The plan is expected to take two years to develop, and the goal is to designate a set of conservation areas and renewable energy zones with permits in place. Several speakers highlighted the need for this type of coordination, although it comes too late to benefit the 60 companies applying for the federal cash grant this year. It was pointed out that it doesn’t make sense to site a project in a suitable conservation area if it is not feasible because of transmission failure. A draft conservation strategy for the DRECP is expected out on April 30, 2010.

New “In Lieu Fee” Plan to Streamline Mitigation

Kevin Hunting, Acting Chief Deputy Director with the California Department of Fish and Game, says the state is proposing an “in lieu” fee to make mitigation more efficient and transfer the burden of mitigation from companies to the state.  Compared to other power generation, solar requires a large amount of land, which creates a challenge for developers to buy land quickly to meet mitigation requirements.  Often land prices soar, and projects become too expensive.

The “in lieu” plan would pool industry mitigation fees and allow the government to be more strategic about species protection.  “It is definitely helping [us] to have more flexibility in the process.” He added, “but we are under no illusion that it will be cheap—likely in the seven digits,” said Rainer Aringhoff.

We Are in the Game Together

The California Environmental Quality Act (CEQA) was also a popular topic at the conference.
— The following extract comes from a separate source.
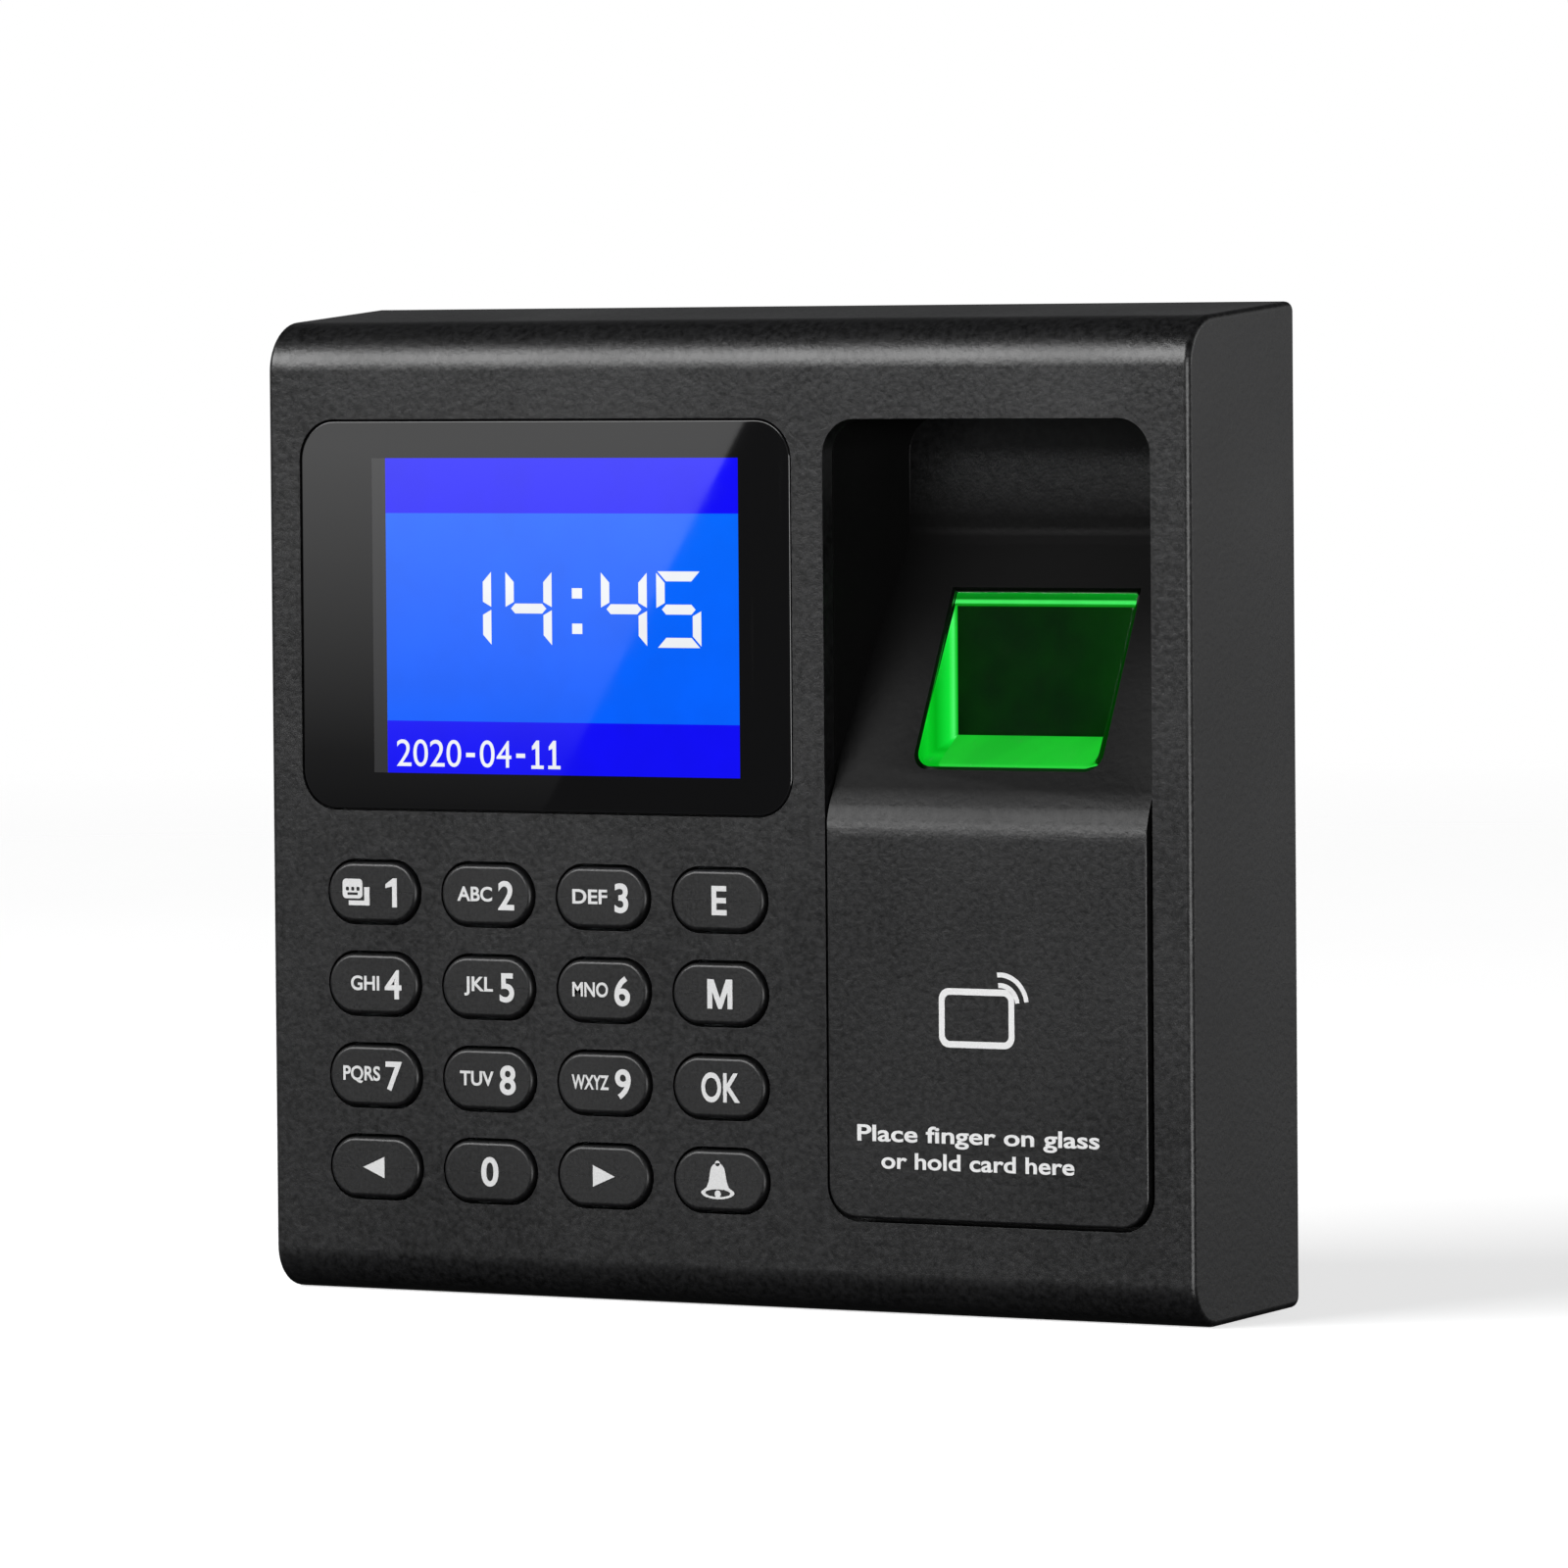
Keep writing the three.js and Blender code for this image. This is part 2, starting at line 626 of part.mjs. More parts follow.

Mark Tholke, Director, Southwest Region at enXco, encouraged the industry to stay positive: “There are rules that we either live by, or work to change.  CEQA is difficult.  I suggest that if renewable energy is a public policy goal, having some flexibility around CEQA is not a crazy idea.”

Fortunately, Kevin Hunting and others agreed, “There is a strong commitment by the environmental community to get projects permitted.  I believe we can find a balance and that there is sufficient land out there.  Our goal is to meet the law and that it is defensible.  If the permit gets sued, the department gets sued, but also the project gets stopped.  We are in the game together.”